Collected data
= = = =
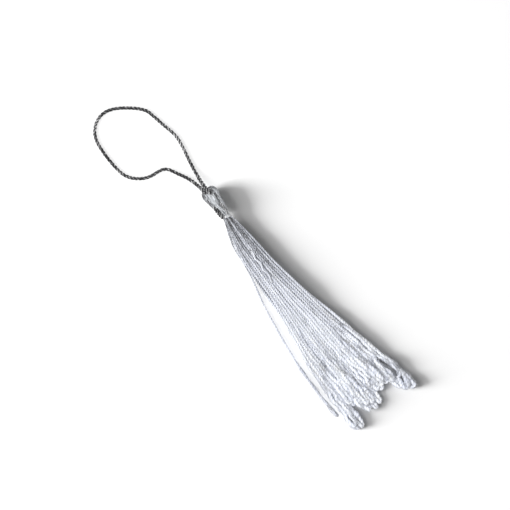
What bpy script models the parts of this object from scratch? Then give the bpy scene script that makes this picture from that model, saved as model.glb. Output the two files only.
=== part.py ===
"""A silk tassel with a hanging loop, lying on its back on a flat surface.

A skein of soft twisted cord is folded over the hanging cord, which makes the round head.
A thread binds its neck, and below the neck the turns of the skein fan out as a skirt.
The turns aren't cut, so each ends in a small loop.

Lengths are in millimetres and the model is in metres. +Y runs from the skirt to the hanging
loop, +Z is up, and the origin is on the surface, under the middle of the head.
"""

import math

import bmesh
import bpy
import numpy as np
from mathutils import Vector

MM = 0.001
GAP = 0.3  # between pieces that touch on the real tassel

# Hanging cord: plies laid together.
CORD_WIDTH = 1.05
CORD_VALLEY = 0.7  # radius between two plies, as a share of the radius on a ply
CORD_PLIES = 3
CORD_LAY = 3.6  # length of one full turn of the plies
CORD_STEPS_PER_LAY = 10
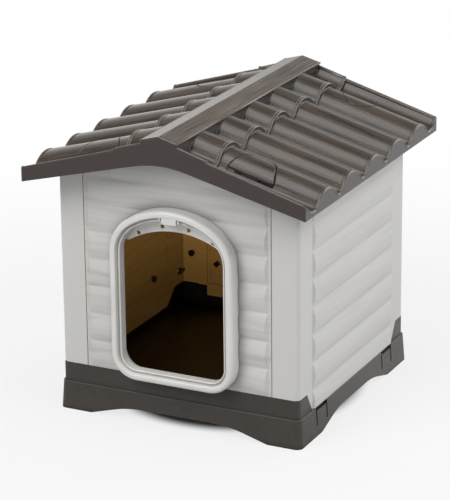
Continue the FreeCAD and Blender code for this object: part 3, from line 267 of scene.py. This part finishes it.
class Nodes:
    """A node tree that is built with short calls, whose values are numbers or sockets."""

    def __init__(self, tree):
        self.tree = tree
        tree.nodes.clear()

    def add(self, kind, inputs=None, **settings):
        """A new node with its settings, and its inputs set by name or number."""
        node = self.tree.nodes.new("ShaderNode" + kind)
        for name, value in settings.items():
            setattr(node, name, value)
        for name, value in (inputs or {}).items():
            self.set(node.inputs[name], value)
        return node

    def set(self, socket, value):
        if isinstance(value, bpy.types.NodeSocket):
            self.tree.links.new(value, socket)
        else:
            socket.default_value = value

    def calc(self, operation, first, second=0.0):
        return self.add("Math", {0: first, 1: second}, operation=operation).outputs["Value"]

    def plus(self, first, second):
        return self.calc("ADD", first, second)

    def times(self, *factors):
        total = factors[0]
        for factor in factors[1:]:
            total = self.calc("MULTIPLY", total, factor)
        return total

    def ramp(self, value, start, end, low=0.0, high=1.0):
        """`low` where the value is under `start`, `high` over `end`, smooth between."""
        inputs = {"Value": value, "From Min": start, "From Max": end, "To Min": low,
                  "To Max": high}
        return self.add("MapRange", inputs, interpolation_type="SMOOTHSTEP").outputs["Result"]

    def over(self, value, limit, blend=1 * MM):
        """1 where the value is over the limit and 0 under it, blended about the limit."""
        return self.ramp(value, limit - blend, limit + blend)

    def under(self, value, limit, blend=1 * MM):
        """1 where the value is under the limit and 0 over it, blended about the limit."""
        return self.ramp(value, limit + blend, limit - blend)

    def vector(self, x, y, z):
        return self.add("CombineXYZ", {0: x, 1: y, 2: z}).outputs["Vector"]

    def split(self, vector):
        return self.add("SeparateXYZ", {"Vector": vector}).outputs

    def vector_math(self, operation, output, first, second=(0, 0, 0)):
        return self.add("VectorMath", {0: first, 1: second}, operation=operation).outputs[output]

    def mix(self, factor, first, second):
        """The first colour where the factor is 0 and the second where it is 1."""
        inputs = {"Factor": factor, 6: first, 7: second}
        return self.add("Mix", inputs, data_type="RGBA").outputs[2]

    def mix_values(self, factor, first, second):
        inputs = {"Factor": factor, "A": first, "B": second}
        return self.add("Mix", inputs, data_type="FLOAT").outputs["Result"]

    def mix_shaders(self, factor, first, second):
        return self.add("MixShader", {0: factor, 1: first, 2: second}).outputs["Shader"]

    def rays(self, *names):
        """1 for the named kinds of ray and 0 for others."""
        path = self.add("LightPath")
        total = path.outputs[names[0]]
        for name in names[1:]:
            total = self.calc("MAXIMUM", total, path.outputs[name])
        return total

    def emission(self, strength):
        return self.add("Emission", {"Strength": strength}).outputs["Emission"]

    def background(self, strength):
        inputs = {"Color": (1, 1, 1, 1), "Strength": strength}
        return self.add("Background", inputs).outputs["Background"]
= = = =
● WRITTEN EXERCISE: Would you reproduce the material above in full, exactly as given?

● RESULT OF THE TASK:
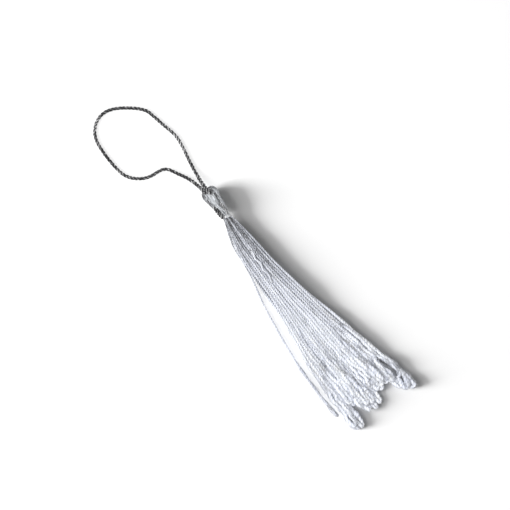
What bpy script models the parts of this object from scratch? Then give the bpy scene script that makes this picture from that model, saved as model.glb. Output the two files only.
=== part.py ===
"""A silk tassel with a hanging loop, lying on its back on a flat surface.

A skein of soft twisted cord is folded over the hanging cord, which makes the round head.
A thread binds its neck, and below the neck the turns of the skein fan out as a skirt.
The turns aren't cut, so each ends in a small loop.

Lengths are in millimetres and the model is in metres. +Y runs from the skirt to the hanging
loop, +Z is up, and the origin is on the surface, under the middle of the head.
"""

import math

import bmesh
import bpy
import numpy as np
from mathutils import Vector

MM = 0.001
GAP = 0.3  # between pieces that touch on the real tassel

# Hanging cord: plies laid together.
CORD_WIDTH = 1.05
CORD_VALLEY = 0.7  # radius between two plies, as a share of the radius on a ply
CORD_PLIES = 3
CORD_LAY = 3.6  # length of one full turn of the plies
CORD_STEPS_PER_LAY = 10
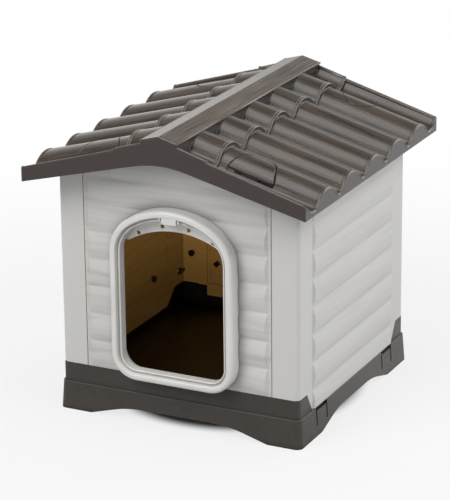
Continue the FreeCAD and Blender code for this object: part 3, from line 267 of scene.py. This part finishes it.
class Nodes:
    """A node tree that is built with short calls, whose values are numbers or sockets."""

    def __init__(self, tree):
        self.tree = tree
        tree.nodes.clear()

    def add(self, kind, inputs=None, **settings):
        """A new node with its settings, and its inputs set by name or number."""
        node = self.tree.nodes.new("ShaderNode" + kind)
        for name, value in settings.items():
            setattr(node, name, value)
        for name, value in (inputs or {}).items():
            self.set(node.inputs[name], value)
        return node

    def set(self, socket, value):
        if isinstance(value, bpy.types.NodeSocket):
            self.tree.links.new(value, socket)
        else:
            socket.default_value = value

    def calc(self, operation, first, second=0.0):
        return self.add("Math", {0: first, 1: second}, operation=operation).outputs["Value"]

    def plus(self, first, second):
        return self.calc("ADD", first, second)

    def times(self, *factors):
        total = factors[0]
        for factor in factors[1:]:
            total = self.calc("MULTIPLY", total, factor)
        return total

    def ramp(self, value, start, end, low=0.0, high=1.0):
        """`low` where the value is under `start`, `high` over `end`, smooth between."""
        inputs = {"Value": value, "From Min": start, "From Max": end, "To Min": low,
                  "To Max": high}
        return self.add("MapRange", inputs, interpolation_type="SMOOTHSTEP").outputs["Result"]

    def over(self, value, limit, blend=1 * MM):
        """1 where the value is over the limit and 0 under it, blended about the limit."""
        return self.ramp(value, limit - blend, limit + blend)

    def under(self, value, limit, blend=1 * MM):
        """1 where the value is under the limit and 0 over it, blended about the limit."""
        return self.ramp(value, limit + blend, limit - blend)

    def vector(self, x, y, z):
        return self.add("CombineXYZ", {0: x, 1: y, 2: z}).outputs["Vector"]

    def split(self, vector):
        return self.add("SeparateXYZ", {"Vector": vector}).outputs

    def vector_math(self, operation, output, first, second=(0, 0, 0)):
        return self.add("VectorMath", {0: first, 1: second}, operation=operation).outputs[output]

    def mix(self, factor, first, second):
        """The first colour where the factor is 0 and the second where it is 1."""
        inputs = {"Factor": factor, 6: first, 7: second}
        return self.add("Mix", inputs, data_type="RGBA").outputs[2]

    def mix_values(self, factor, first, second):
        inputs = {"Factor": factor, "A": first, "B": second}
        return self.add("Mix", inputs, data_type="FLOAT").outputs["Result"]

    def mix_shaders(self, factor, first, second):
        return self.add("MixShader", {0: factor, 1: first, 2: second}).outputs["Shader"]

    def rays(self, *names):
        """1 for the named kinds of ray and 0 for others."""
        path = self.add("LightPath")
        total = path.outputs[names[0]]
        for name in names[1:]:
            total = self.calc("MAXIMUM", total, path.outputs[name])
        return total

    def emission(self, strength):
        return self.add("Emission", {"Strength": strength}).outputs["Emission"]

    def background(self, strength):
        inputs = {"Color": (1, 1, 1, 1), "Strength": strength}
        return self.add("Background", inputs).outputs["Background"]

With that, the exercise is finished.